For the first time during these days, a specially prepared woodcut block was used for people with impaired vision. Pupils and teachers from the primary and technical schools took part in the two workshops. Zbigniew Biel, the author of the woodcut block, was present too, as were members of the project team.
The central character of the workshops was the individual from the woodcut – Saint George, a knight and dragon slayer. We spoke about the popular legends concerning the saint in the first centuries of Christianity, as well as explaining the ideas that have made the saint present in folk art, folklore, as well as in traditions past and present. Our conversations and activities were centred around the woodcut block and specially chosen artefacts from the collection of the Ethnographic Museum. We were very pleased that this unique woodcut block, which was created for the needs of the project, became a comprehensibleaid and medium to find out about Saint George as well as folk woodcuts.

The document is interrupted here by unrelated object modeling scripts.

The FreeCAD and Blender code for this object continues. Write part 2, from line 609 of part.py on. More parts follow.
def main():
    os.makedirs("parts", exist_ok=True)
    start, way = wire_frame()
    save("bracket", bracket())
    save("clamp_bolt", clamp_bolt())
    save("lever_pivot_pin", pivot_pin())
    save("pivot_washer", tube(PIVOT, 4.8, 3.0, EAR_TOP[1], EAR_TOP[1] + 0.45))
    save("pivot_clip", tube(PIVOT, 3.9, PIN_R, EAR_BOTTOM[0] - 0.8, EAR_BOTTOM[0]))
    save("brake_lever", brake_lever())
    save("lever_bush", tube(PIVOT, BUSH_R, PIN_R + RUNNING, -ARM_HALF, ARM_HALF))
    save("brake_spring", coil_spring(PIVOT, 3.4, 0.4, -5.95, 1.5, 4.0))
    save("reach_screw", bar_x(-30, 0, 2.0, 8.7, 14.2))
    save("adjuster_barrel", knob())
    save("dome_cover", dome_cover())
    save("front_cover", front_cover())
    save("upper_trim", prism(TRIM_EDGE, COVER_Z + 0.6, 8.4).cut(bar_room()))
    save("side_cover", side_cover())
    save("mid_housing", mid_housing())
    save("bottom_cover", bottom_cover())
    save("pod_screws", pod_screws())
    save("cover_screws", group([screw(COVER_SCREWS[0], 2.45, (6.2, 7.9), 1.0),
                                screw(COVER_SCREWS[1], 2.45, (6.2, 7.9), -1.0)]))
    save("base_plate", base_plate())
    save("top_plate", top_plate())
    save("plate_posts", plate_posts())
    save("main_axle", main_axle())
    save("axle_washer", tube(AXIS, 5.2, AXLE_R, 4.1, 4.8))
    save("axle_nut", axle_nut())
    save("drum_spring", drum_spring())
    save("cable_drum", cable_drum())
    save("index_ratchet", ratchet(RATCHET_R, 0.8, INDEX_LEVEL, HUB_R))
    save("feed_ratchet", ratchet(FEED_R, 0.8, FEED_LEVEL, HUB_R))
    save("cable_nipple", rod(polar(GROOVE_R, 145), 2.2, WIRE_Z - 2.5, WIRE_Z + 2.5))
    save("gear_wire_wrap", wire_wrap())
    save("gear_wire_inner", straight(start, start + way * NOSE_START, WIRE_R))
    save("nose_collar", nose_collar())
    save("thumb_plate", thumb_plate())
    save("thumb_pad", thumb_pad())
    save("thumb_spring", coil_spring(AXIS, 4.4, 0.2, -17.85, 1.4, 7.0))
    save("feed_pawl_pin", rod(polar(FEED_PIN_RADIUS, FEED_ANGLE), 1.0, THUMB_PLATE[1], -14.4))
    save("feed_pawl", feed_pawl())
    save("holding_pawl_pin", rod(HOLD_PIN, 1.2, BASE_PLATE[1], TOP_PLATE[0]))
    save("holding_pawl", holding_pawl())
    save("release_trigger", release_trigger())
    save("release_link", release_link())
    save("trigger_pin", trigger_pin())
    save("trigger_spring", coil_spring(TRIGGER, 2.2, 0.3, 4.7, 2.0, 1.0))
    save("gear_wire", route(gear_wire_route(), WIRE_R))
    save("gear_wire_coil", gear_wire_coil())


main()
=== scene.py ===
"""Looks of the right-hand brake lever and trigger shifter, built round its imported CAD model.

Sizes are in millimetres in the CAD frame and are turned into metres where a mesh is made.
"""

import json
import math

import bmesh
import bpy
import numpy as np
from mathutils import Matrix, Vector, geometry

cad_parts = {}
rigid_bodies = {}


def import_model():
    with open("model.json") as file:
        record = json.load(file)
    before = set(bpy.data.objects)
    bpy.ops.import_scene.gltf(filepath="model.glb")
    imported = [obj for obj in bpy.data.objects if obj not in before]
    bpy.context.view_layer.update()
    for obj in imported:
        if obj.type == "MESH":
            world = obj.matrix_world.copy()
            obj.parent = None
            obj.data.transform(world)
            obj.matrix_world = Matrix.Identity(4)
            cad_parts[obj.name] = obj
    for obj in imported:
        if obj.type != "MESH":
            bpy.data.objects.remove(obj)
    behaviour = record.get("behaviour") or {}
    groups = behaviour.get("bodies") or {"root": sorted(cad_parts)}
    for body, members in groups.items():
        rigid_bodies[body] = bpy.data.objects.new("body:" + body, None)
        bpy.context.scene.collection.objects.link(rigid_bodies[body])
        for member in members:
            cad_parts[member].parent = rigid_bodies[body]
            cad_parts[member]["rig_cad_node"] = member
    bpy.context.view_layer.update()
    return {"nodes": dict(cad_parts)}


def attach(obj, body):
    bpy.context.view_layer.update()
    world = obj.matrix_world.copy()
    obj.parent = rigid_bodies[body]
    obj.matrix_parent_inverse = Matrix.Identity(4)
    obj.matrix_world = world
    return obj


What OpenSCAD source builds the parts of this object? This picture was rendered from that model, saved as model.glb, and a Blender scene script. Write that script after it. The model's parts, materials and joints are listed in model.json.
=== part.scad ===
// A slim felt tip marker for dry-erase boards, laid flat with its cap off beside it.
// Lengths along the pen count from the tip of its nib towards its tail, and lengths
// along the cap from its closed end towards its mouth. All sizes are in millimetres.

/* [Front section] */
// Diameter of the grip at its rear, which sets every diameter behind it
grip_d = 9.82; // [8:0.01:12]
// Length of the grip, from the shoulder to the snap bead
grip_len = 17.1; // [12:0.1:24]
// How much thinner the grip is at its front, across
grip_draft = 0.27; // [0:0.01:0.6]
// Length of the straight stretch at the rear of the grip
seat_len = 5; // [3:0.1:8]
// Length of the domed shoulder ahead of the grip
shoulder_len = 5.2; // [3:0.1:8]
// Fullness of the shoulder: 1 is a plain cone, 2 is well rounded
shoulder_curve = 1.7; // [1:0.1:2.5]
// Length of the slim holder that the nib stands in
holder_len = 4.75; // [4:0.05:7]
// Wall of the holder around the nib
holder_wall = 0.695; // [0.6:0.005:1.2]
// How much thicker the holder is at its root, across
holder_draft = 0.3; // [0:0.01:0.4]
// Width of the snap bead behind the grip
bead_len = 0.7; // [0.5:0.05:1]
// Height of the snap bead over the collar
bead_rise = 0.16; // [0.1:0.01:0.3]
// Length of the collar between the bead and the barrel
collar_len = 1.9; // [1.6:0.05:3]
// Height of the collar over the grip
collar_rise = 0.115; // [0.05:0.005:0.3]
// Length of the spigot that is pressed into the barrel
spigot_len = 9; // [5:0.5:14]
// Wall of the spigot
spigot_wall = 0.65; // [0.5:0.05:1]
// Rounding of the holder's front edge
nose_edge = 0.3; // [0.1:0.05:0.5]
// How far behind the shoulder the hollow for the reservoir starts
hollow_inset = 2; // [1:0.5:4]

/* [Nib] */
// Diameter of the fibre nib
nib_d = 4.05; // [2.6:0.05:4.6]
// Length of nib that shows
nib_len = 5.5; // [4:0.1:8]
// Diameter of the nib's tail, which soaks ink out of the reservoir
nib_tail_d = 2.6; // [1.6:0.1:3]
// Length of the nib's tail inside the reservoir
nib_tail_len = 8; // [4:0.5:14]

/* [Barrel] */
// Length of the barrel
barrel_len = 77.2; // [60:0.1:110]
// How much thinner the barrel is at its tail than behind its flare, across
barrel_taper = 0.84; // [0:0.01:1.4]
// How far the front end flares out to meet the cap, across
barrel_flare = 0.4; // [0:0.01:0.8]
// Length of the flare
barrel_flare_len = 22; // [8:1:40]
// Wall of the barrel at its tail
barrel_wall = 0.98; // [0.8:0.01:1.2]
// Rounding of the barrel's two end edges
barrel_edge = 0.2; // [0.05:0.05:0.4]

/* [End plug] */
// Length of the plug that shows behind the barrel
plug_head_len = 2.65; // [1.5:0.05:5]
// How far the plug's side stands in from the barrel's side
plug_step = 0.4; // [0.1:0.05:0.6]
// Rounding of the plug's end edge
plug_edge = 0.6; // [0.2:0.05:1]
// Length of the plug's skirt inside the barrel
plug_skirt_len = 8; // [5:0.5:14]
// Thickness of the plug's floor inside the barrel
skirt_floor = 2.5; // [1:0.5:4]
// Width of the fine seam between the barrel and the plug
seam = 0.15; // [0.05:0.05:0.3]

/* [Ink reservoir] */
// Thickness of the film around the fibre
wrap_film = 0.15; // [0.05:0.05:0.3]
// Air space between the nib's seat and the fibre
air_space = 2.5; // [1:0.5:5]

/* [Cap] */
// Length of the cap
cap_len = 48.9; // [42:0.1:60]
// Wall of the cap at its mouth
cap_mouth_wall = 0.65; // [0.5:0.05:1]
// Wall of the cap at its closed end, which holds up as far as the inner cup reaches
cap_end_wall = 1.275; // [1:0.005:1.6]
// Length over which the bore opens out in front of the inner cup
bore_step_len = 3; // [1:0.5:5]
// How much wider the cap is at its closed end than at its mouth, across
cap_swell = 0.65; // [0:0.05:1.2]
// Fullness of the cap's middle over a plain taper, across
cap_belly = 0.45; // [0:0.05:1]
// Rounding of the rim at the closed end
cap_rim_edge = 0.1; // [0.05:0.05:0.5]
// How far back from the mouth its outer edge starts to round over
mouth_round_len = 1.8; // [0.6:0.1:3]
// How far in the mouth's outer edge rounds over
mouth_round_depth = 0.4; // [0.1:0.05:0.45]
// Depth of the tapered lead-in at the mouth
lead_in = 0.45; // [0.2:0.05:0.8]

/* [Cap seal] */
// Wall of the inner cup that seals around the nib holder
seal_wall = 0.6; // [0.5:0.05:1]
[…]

The creation of the depiction of Saint George was accompanied by the rolling of paint on the block, feeling the weight of the block and the smell of the wood, the lightness of the paper and the texture of the print. The active participation in the various stages of preparing the woodcut print brought the lesser-known past traditions of folk art closer to the children present, and during the activities we made the first prints from the new woodcut block. The work was accompanied with exhilaration and eager questions from the participants.
The print from “the first pressing” was signed by the graphic artist Zbigniew Biel, and the pupils’ proposal to hang the picture in the scout room was met with approval. Saint George slaying the dragon, the patron of the scouts, will help these young people achieve their scouting ideals and themselves become knights of sorts.